Material supplied.
________________________________________
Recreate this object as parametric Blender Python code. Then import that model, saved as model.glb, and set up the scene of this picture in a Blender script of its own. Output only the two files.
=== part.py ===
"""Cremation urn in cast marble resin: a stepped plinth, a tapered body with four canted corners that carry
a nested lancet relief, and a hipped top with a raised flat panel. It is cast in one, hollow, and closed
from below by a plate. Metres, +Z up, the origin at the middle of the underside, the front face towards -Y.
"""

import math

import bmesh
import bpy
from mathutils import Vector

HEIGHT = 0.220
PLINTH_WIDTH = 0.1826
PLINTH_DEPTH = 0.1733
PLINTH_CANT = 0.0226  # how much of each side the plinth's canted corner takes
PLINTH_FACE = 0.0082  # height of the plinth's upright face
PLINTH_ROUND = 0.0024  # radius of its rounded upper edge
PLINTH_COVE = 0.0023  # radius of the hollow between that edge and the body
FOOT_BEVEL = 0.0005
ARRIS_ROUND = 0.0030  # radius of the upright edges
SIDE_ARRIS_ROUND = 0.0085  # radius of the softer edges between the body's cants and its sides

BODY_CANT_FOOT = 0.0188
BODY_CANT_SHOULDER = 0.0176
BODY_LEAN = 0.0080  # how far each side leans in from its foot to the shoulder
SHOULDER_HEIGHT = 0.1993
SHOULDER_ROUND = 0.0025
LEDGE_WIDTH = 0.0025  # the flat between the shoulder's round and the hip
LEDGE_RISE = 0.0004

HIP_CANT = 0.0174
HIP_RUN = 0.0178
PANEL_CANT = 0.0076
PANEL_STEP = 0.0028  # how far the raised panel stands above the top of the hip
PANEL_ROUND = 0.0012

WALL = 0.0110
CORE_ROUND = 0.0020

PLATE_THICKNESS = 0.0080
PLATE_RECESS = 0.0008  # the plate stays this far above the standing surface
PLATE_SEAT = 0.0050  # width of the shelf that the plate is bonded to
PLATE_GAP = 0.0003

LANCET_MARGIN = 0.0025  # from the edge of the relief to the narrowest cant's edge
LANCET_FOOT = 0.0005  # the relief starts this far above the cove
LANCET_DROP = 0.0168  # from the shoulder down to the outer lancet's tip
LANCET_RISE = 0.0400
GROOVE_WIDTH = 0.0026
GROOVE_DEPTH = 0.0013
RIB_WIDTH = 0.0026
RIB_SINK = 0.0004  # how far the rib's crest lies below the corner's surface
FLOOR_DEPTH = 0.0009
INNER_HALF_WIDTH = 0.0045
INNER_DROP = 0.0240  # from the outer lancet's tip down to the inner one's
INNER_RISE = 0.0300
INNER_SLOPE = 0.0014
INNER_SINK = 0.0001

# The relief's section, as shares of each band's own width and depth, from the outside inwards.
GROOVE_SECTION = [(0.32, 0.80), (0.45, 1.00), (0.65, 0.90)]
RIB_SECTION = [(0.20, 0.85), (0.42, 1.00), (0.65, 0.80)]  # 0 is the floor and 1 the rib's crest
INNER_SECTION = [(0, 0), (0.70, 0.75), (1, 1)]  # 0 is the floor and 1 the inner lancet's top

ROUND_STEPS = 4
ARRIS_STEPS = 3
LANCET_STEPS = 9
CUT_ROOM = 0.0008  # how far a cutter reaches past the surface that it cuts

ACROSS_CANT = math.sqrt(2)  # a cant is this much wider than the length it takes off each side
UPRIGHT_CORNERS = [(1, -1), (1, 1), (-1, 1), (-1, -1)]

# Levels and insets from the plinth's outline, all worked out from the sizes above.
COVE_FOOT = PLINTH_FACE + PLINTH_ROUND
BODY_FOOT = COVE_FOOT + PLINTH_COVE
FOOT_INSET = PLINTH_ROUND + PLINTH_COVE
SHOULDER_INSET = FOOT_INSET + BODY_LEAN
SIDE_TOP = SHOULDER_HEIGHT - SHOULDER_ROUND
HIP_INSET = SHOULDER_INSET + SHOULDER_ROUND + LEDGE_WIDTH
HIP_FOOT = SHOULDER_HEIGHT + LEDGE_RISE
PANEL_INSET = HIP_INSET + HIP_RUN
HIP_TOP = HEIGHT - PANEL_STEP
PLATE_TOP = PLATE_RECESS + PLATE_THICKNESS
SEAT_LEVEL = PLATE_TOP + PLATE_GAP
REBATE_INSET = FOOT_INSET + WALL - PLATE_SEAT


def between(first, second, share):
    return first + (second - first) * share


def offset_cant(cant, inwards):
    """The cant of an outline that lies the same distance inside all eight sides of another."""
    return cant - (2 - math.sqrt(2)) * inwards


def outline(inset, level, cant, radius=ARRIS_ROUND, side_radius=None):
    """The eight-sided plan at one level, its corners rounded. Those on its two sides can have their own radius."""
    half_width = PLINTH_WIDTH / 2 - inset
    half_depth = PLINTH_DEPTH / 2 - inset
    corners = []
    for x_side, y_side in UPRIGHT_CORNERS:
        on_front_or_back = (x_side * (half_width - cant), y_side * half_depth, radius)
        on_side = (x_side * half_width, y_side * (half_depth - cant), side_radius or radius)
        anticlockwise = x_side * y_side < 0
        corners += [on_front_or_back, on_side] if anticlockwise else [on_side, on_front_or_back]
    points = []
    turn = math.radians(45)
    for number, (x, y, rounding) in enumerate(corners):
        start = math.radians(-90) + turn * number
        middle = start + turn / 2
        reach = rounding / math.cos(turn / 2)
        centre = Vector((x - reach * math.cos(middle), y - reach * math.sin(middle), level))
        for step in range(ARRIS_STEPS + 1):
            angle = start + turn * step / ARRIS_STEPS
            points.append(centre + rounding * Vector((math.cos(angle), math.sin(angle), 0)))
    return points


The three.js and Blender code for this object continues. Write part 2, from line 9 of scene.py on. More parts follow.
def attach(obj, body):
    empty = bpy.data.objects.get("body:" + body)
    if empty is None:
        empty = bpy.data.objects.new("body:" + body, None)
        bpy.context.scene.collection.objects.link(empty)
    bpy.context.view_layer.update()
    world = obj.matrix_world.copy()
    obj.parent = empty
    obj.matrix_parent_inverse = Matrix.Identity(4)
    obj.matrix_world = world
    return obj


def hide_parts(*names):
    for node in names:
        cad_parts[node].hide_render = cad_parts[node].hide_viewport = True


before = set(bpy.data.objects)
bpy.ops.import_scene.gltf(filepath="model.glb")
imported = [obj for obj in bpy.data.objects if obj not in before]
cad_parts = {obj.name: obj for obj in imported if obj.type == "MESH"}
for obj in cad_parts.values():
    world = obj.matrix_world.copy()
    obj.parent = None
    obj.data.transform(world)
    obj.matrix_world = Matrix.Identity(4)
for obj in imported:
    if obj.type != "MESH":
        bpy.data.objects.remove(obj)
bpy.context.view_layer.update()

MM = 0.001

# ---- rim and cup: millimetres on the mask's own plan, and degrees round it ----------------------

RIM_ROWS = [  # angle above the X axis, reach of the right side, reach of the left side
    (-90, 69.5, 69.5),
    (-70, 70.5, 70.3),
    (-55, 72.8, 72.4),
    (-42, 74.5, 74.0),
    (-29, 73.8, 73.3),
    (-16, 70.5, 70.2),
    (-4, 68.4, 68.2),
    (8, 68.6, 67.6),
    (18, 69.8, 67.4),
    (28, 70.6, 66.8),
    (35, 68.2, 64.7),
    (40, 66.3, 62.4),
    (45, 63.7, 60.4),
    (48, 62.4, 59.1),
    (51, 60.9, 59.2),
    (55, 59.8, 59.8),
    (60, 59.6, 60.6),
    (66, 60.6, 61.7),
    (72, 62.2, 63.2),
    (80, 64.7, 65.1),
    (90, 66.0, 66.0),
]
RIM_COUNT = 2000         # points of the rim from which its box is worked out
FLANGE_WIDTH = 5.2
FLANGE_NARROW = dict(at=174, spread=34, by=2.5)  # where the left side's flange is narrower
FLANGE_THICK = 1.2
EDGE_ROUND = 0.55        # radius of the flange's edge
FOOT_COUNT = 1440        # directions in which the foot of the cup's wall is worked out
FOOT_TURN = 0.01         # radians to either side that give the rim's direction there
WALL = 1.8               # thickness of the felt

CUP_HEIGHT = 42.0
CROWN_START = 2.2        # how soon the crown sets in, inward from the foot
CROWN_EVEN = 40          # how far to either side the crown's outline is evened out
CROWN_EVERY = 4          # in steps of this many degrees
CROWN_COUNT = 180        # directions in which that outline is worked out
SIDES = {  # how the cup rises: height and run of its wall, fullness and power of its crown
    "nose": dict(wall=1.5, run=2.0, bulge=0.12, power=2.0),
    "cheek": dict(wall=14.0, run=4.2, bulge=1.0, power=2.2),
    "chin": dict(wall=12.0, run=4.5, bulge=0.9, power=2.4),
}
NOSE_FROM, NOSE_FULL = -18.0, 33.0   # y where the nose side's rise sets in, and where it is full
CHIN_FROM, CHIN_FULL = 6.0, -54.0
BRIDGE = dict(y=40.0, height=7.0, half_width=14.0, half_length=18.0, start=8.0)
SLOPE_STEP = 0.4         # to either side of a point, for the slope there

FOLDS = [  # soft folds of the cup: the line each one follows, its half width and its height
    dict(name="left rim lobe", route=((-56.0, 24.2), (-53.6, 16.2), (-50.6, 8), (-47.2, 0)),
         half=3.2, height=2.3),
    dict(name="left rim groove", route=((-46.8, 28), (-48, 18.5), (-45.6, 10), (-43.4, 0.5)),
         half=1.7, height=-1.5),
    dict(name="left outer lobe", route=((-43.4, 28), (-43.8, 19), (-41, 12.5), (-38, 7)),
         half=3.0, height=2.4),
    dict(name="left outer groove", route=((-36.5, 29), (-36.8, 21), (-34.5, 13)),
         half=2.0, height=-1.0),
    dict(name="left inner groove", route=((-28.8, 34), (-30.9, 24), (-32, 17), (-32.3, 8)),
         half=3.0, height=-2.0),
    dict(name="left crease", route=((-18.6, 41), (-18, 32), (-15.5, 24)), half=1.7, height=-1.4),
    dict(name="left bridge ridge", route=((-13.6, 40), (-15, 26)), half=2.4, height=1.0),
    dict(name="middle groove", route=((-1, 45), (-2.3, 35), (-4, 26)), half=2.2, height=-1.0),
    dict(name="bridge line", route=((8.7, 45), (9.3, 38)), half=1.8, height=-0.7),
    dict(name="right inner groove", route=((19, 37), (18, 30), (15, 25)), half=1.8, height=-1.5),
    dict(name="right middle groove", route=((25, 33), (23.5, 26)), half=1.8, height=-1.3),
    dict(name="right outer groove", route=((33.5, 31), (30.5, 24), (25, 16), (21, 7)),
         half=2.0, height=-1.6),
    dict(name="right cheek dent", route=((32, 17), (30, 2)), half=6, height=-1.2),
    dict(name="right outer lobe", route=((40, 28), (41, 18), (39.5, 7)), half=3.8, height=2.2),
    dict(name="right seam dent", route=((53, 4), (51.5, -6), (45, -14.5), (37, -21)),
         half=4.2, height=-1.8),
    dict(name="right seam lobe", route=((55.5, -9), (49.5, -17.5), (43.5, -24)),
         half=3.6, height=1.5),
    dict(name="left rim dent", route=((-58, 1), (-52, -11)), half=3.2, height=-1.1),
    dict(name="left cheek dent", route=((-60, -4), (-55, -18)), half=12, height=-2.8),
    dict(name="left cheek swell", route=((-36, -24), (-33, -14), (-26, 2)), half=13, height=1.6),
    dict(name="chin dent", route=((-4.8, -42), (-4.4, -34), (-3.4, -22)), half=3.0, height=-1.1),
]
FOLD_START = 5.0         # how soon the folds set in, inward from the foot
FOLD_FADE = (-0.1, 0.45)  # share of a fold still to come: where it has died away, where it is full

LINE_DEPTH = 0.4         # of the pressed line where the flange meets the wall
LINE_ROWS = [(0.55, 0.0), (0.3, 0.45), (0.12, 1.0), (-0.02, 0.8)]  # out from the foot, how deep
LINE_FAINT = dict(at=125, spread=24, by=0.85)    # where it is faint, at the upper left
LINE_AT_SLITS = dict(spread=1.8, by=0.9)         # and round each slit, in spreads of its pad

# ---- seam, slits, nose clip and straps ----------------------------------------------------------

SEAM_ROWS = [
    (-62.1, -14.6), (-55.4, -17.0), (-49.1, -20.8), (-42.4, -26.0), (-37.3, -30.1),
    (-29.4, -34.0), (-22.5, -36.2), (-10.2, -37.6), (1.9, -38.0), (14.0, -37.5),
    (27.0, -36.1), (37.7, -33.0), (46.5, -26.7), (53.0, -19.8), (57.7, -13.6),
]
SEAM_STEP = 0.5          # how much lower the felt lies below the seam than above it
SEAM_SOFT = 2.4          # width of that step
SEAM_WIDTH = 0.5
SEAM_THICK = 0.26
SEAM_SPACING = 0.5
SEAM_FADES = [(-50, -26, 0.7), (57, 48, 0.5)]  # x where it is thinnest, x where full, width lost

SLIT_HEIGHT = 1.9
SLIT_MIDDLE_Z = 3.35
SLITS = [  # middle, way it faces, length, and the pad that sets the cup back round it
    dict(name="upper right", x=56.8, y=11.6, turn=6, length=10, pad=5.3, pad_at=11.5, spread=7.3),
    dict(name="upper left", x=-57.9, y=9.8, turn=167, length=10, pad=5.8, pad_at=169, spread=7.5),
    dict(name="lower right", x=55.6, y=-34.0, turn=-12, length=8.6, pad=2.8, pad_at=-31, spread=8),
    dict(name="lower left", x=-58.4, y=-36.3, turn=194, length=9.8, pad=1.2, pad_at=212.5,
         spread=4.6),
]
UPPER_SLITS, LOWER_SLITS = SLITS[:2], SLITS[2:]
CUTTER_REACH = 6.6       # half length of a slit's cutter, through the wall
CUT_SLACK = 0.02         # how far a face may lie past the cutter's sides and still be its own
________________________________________
To be done.
In the material above, find each line that contains the word "model", and select it.

Reply to the exercise.
Recreate this object as parametric Blender Python code. Then import that model, saved as model.glb, and set up the scene of this picture in a Blender script of its own. Output only the two files.
bpy.ops.import_scene.gltf(filepath="model.glb")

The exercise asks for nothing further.